Information provided -

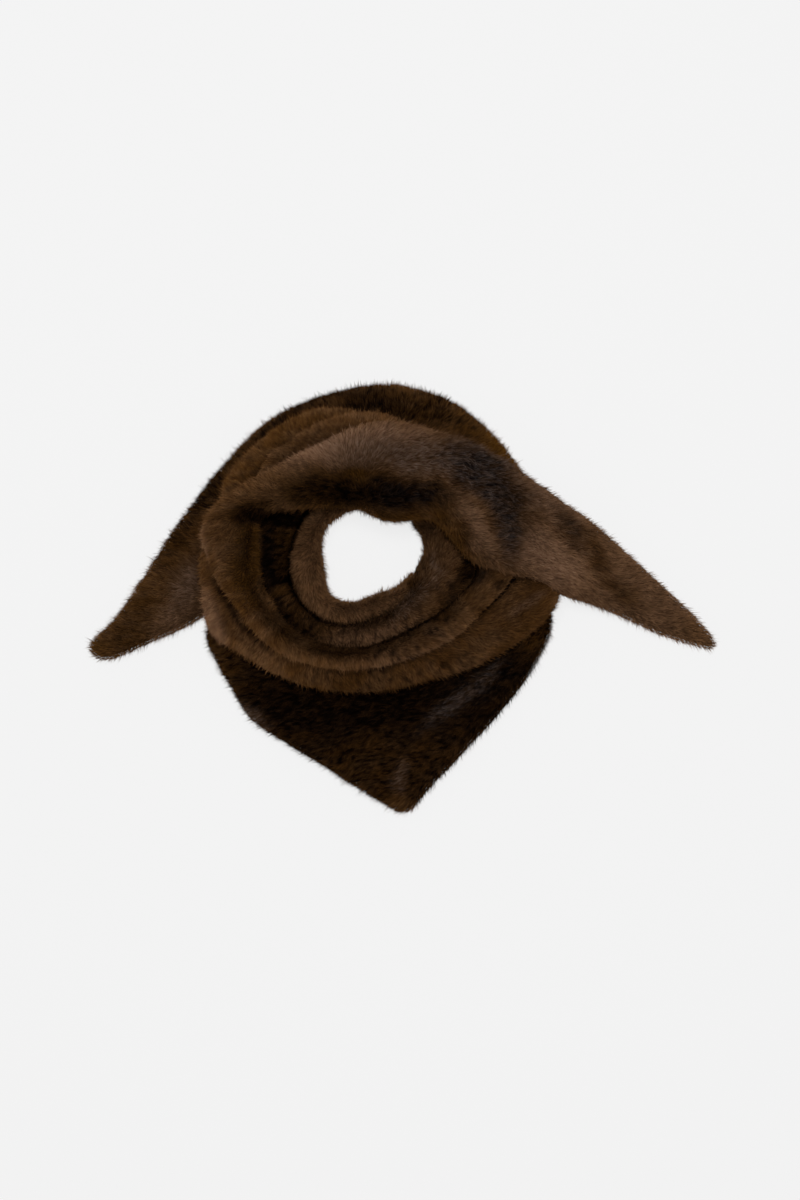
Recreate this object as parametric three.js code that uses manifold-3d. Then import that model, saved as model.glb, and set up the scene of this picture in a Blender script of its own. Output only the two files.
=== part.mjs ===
// A triangular faux-fur scarf, wound once round and laid flat with its fur side up. Millimetres, +Z up.
// The scarf lies on a table: +Y runs from the front point to the back of the neck, +X to the right end.
// Each stretch of the winding that shows is its own solid, as thick as the doubled cloth with its pile.
import * as THREE from "three";
import { mergeVertices } from "three/addons/utils/BufferGeometryUtils.js";
import Module from "manifold-3d";

const wasm = await Module();
wasm.setup();

// Driving dimensions
const NECK = { x: -26, y: 36 }; // middle of the neck opening
const SEAM = 0.3; // clearance between two stretches that touch
const LAYER = 18; // one doubled layer of cloth, from pile tip to pile tip
const CREASE_DEPTH = 5; // how deep the soft creases press into a layer

// Fineness of the solids
const CURVE_STEPS = 4; // segments in each rounded shoulder of a section
const FOOT_STEPS = 2; // segments across the flat underside of a section
const MERGE = 0.0001; // points this near each other are one point
const GIRTH = 0.42; // the height at which a fold is widest, as a share of its thickness
const FOOT_INSET = 3; // how far the underside draws in from the widest line
const ROUNDED_SHARE = 0.96; // the most of a section's width that its two shoulders may take
const RIDGE_START = 0.15; // a ridge begins and ends this share of a half wave from flat

// The folds round the neck, from the opening outwards. A row is a section of the fold: its angle about the
// neck counted from +X, the distances of its inner and outer edges, its underside and top, and the widths
// of its inner and outer shoulders.
const NECK_ROLL = [
  { angle: 100, inner: 41, outer: 66, base: 0, top: 25, innerRound: 13, outerRound: 10 },
  { angle: 120, inner: 42, outer: 64, base: 0, top: 30, innerRound: 12, outerRound: 9 },
  { angle: 150, inner: 46, outer: 64, base: 0, top: 35, innerRound: 11, outerRound: 7 },
  { angle: 175, inner: 43, outer: 67, base: 0, top: 37, innerRound: 15, outerRound: 8 },
  { angle: 200, inner: 42, outer: 71, base: 0, top: 37, innerRound: 18, outerRound: 9 },
  { angle: 220, inner: 48, outer: 71, base: 0, top: 35, innerRound: 13, outerRound: 8 },
  { angle: 240, inner: 46, outer: 68, base: 0, top: 32, innerRound: 12, outerRound: 9 },
  { angle: 260, inner: 38, outer: 62, base: 0, top: 30, innerRound: 12, outerRound: 11 },
  { angle: 280, inner: 32, outer: 56, base: 0, top: 29, innerRound: 12, outerRound: 11 },
  { angle: 300, inner: 34, outer: 53, base: 0, top: 28, innerRound: 10, outerRound: 8 },
  { angle: 320, inner: 35, outer: 50, base: 0, top: 27, innerRound: 8, outerRound: 6 },
  { angle: 338, inner: 37, outer: 46, base: 0, top: 22, innerRound: 5, outerRound: 4 },
];
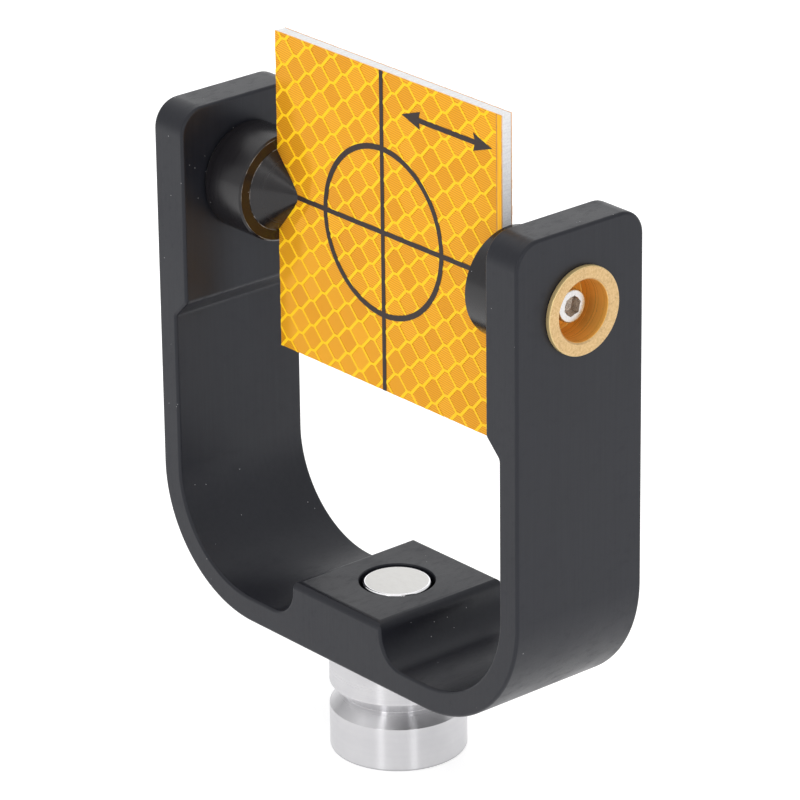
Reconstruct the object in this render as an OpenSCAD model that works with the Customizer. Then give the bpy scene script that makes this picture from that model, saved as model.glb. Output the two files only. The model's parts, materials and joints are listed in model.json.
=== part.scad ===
// Tilting survey target: a square reflective plate held between two hubs in a
// U-shaped yoke, which swivels on a cylindrical socket for a pole thread.
//
// Origin: centre of the socket's bottom face. +Z up. +X along the tilt axis.
// The printed side of the plate faces -Y.

/* [Target plate] */
// Side of the square plate, which sets the spacing of the hubs
plate_size = 60; // [40:1:80]
// Thickness of the plate's core
core_t = 2; // [1.5:0.1:3]
// Thickness of each reflective sheet
sheet_t = 0.25; // [0.2:0.05:0.4]

/* [Tilt hubs] */
// Diameter of a hub
hub_d = 20; // [17:0.5:24]
// Length of a hub, from the plate's edge towards the arm
hub_len = 10.05; // [8:0.05:14]
// Diameter of the clamp cone where it leaves the hub
cone_d = 15.5; // [12:0.1:16]
// Height of the full clamp cone, before its slot is cut
cone_h = 6.6; // [5:0.1:9]
// Diameter of the journal that turns in the arm
journal_d = 13; // [12:0.1:14]
// Diameter of the journal's flange outside the arm
flange_d = 16; // [15:0.5:20]
// Thickness of the journal's flange
flange_t = 1; // [0.8:0.1:1.5]
// Diameter of the recess that hides the screw's head
recess_d = 11.1; // [8:0.1:11.2]

/* [Yoke] */
// Depth of the yoke, front to back
yoke_depth = 29; // [26:0.5:34]
// Thickness of an arm at the tilt axis
head_t = 8; // [7:0.1:10]
// Thickness of an arm below its step
arm_t = 4.7; // [4:0.1:6]
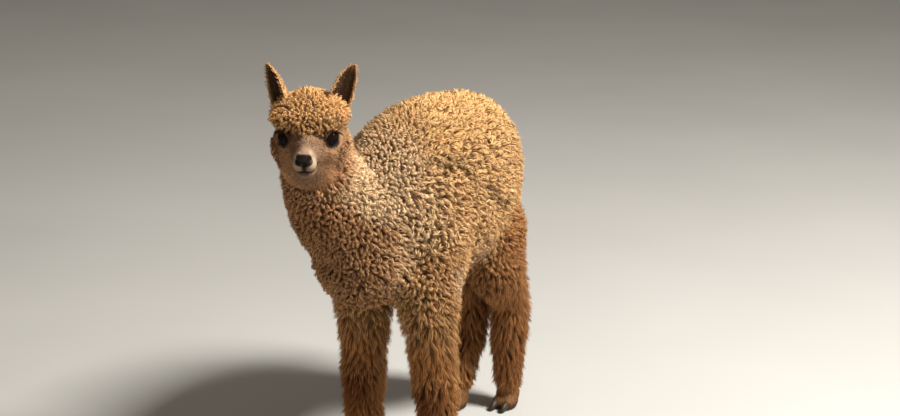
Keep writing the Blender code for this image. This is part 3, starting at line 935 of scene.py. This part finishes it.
# ---- one skin from body and ears
sizes = read(skin_mesh.polygons, "loop_total", 1, np.int32).ravel()
corners = read(skin_mesh.loops, "vertex_index", 1, np.int32).ravel()
lay = mixed(body * (1500, 1500, 330), skin_place * (1500, 330, 1500), share[:, HEAD])  # stretched along the hair
parts = {"points": [body], "hue": [skin_colour], "bare": [bareness], "lay": [lay]}
for points, quads, split, inside, up, sideways, along in EARS.values():
    offset = sum(len(a) for a in parts["points"])
    corners = np.concatenate([corners, (quads + offset).ravel().astype(np.int32)])
    sizes = np.concatenate([sizes, np.full(len(quads), 4, np.int32)])
    parts["points"].append(points)
    parts["hue"].append(ear_colour(inside, up, sideways, points) * 0.8)
    parts["bare"].append(0.15 * inside * ease(up, 0.9, 0.1))
    parts["lay"].append(np.stack([sideways * 40, up * 9, inside], axis=1))
whole = {key: np.concatenate(value) for key, value in parts.items()}
mesh = mesh_from("skin", whole["points"], corners, sizes)
paint(mesh, "hue", whole["hue"])
vectors(mesh, "lay", whole["lay"])
mesh.attributes.new("bare", "FLOAT", "POINT").data.foreach_set("value", whole["bare"].astype(np.float32))
mesh.materials.append(SKIN)
skin = add_object("skin", mesh)
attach(skin, "root")
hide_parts(*FLESH, "ear_left", "ear_right")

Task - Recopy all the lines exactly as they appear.

Right answer -
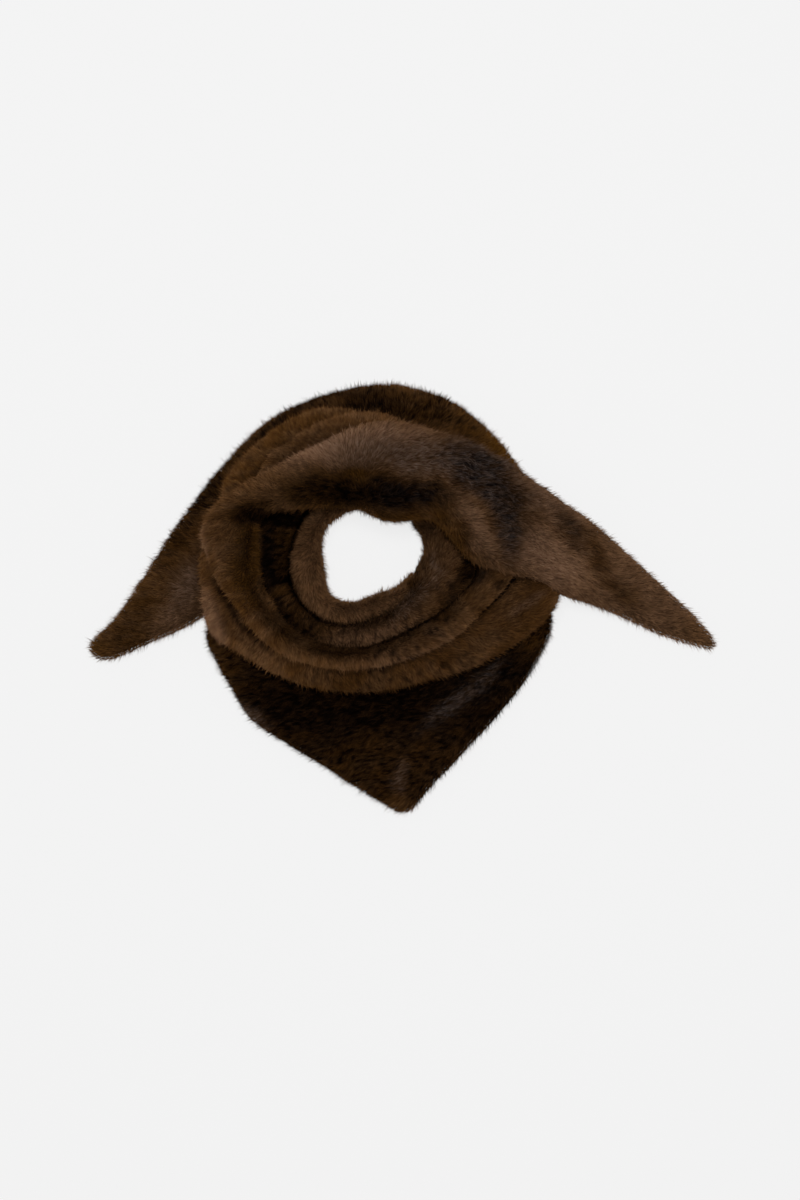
Recreate this object as parametric three.js code that uses manifold-3d. Then import that model, saved as model.glb, and set up the scene of this picture in a Blender script of its own. Output only the two files.
=== part.mjs ===
// A triangular faux-fur scarf, wound once round and laid flat with its fur side up. Millimetres, +Z up.
// The scarf lies on a table: +Y runs from the front point to the back of the neck, +X to the right end.
// Each stretch of the winding that shows is its own solid, as thick as the doubled cloth with its pile.
import * as THREE from "three";
import { mergeVertices } from "three/addons/utils/BufferGeometryUtils.js";
import Module from "manifold-3d";

const wasm = await Module();
wasm.setup();

// Driving dimensions
const NECK = { x: -26, y: 36 }; // middle of the neck opening
const SEAM = 0.3; // clearance between two stretches that touch
const LAYER = 18; // one doubled layer of cloth, from pile tip to pile tip
const CREASE_DEPTH = 5; // how deep the soft creases press into a layer

// Fineness of the solids
const CURVE_STEPS = 4; // segments in each rounded shoulder of a section
const FOOT_STEPS = 2; // segments across the flat underside of a section
const MERGE = 0.0001; // points this near each other are one point
const GIRTH = 0.42; // the height at which a fold is widest, as a share of its thickness
const FOOT_INSET = 3; // how far the underside draws in from the widest line
const ROUNDED_SHARE = 0.96; // the most of a section's width that its two shoulders may take
const RIDGE_START = 0.15; // a ridge begins and ends this share of a half wave from flat

// The folds round the neck, from the opening outwards. A row is a section of the fold: its angle about the
// neck counted from +X, the distances of its inner and outer edges, its underside and top, and the widths
// of its inner and outer shoulders.
const NECK_ROLL = [
  { angle: 100, inner: 41, outer: 66, base: 0, top: 25, innerRound: 13, outerRound: 10 },
  { angle: 120, inner: 42, outer: 64, base: 0, top: 30, innerRound: 12, outerRound: 9 },
  { angle: 150, inner: 46, outer: 64, base: 0, top: 35, innerRound: 11, outerRound: 7 },
  { angle: 175, inner: 43, outer: 67, base: 0, top: 37, innerRound: 15, outerRound: 8 },
  { angle: 200, inner: 42, outer: 71, base: 0, top: 37, innerRound: 18, outerRound: 9 },
  { angle: 220, inner: 48, outer: 71, base: 0, top: 35, innerRound: 13, outerRound: 8 },
  { angle: 240, inner: 46, outer: 68, base: 0, top: 32, innerRound: 12, outerRound: 9 },
  { angle: 260, inner: 38, outer: 62, base: 0, top: 30, innerRound: 12, outerRound: 11 },
  { angle: 280, inner: 32, outer: 56, base: 0, top: 29, innerRound: 12, outerRound: 11 },
  { angle: 300, inner: 34, outer: 53, base: 0, top: 28, innerRound: 10, outerRound: 8 },
  { angle: 320, inner: 35, outer: 50, base: 0, top: 27, innerRound: 8, outerRound: 6 },
  { angle: 338, inner: 37, outer: 46, base: 0, top: 22, innerRound: 5, outerRound: 4 },
];
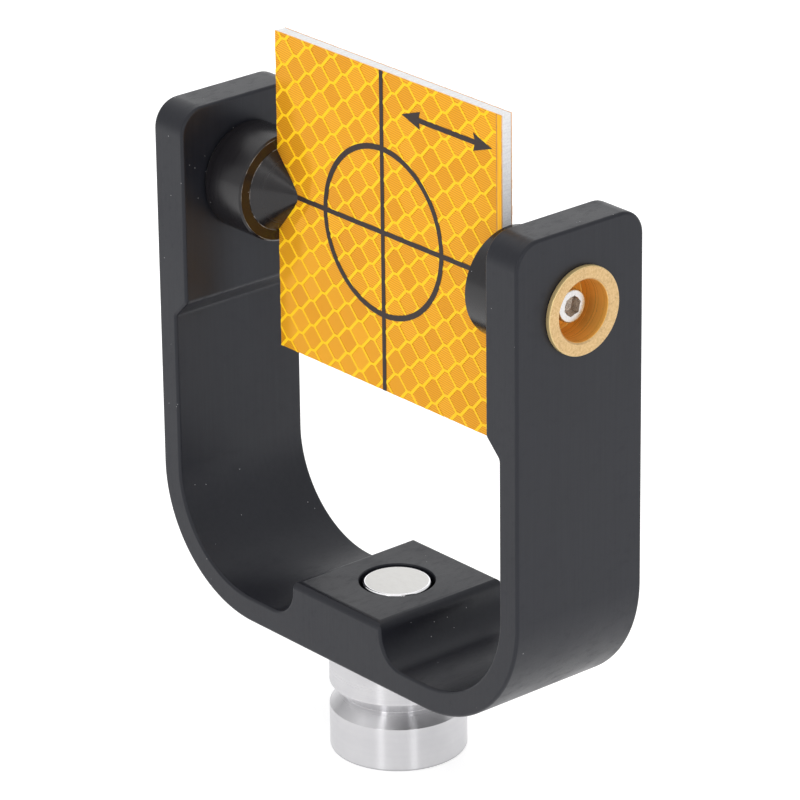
Reconstruct the object in this render as an OpenSCAD model that works with the Customizer. Then give the bpy scene script that makes this picture from that model, saved as model.glb. Output the two files only. The model's parts, materials and joints are listed in model.json.
=== part.scad ===
// Tilting survey target: a square reflective plate held between two hubs in a
// U-shaped yoke, which swivels on a cylindrical socket for a pole thread.
//
// Origin: centre of the socket's bottom face. +Z up. +X along the tilt axis.
// The printed side of the plate faces -Y.

/* [Target plate] */
// Side of the square plate, which sets the spacing of the hubs
plate_size = 60; // [40:1:80]
// Thickness of the plate's core
core_t = 2; // [1.5:0.1:3]
// Thickness of each reflective sheet
sheet_t = 0.25; // [0.2:0.05:0.4]

/* [Tilt hubs] */
// Diameter of a hub
hub_d = 20; // [17:0.5:24]
// Length of a hub, from the plate's edge towards the arm
hub_len = 10.05; // [8:0.05:14]
// Diameter of the clamp cone where it leaves the hub
cone_d = 15.5; // [12:0.1:16]
// Height of the full clamp cone, before its slot is cut
cone_h = 6.6; // [5:0.1:9]
// Diameter of the journal that turns in the arm
journal_d = 13; // [12:0.1:14]
// Diameter of the journal's flange outside the arm
flange_d = 16; // [15:0.5:20]
// Thickness of the journal's flange
flange_t = 1; // [0.8:0.1:1.5]
// Diameter of the recess that hides the screw's head
recess_d = 11.1; // [8:0.1:11.2]

/* [Yoke] */
// Depth of the yoke, front to back
yoke_depth = 29; // [26:0.5:34]
// Thickness of an arm at the tilt axis
head_t = 8; // [7:0.1:10]
// Thickness of an arm below its step
arm_t = 4.7; // [4:0.1:6]
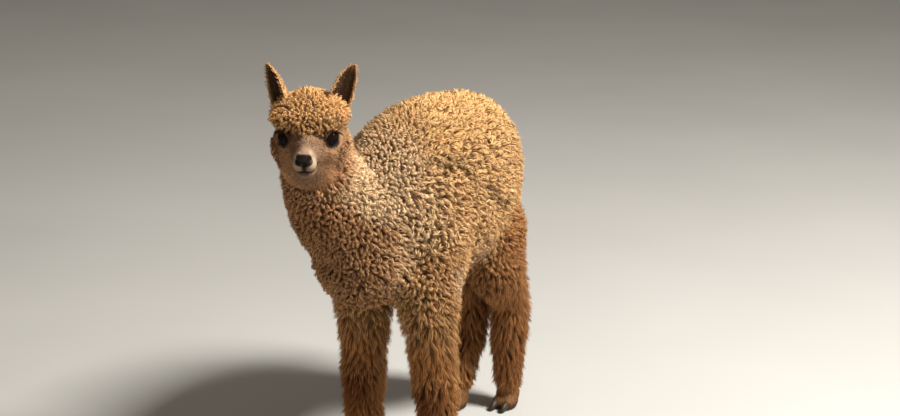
Keep writing the Blender code for this image. This is part 3, starting at line 935 of scene.py. This part finishes it.
# ---- one skin from body and ears
sizes = read(skin_mesh.polygons, "loop_total", 1, np.int32).ravel()
corners = read(skin_mesh.loops, "vertex_index", 1, np.int32).ravel()
lay = mixed(body * (1500, 1500, 330), skin_place * (1500, 330, 1500), share[:, HEAD])  # stretched along the hair
parts = {"points": [body], "hue": [skin_colour], "bare": [bareness], "lay": [lay]}
for points, quads, split, inside, up, sideways, along in EARS.values():
    offset = sum(len(a) for a in parts["points"])
    corners = np.concatenate([corners, (quads + offset).ravel().astype(np.int32)])
    sizes = np.concatenate([sizes, np.full(len(quads), 4, np.int32)])
    parts["points"].append(points)
    parts["hue"].append(ear_colour(inside, up, sideways, points) * 0.8)
    parts["bare"].append(0.15 * inside * ease(up, 0.9, 0.1))
    parts["lay"].append(np.stack([sideways * 40, up * 9, inside], axis=1))
whole = {key: np.concatenate(value) for key, value in parts.items()}
mesh = mesh_from("skin", whole["points"], corners, sizes)
paint(mesh, "hue", whole["hue"])
vectors(mesh, "lay", whole["lay"])
mesh.attributes.new("bare", "FLOAT", "POINT").data.foreach_set("value", whole["bare"].astype(np.float32))
mesh.materials.append(SKIN)
skin = add_object("skin", mesh)
attach(skin, "root")
hide_parts(*FLESH, "ear_left", "ear_right")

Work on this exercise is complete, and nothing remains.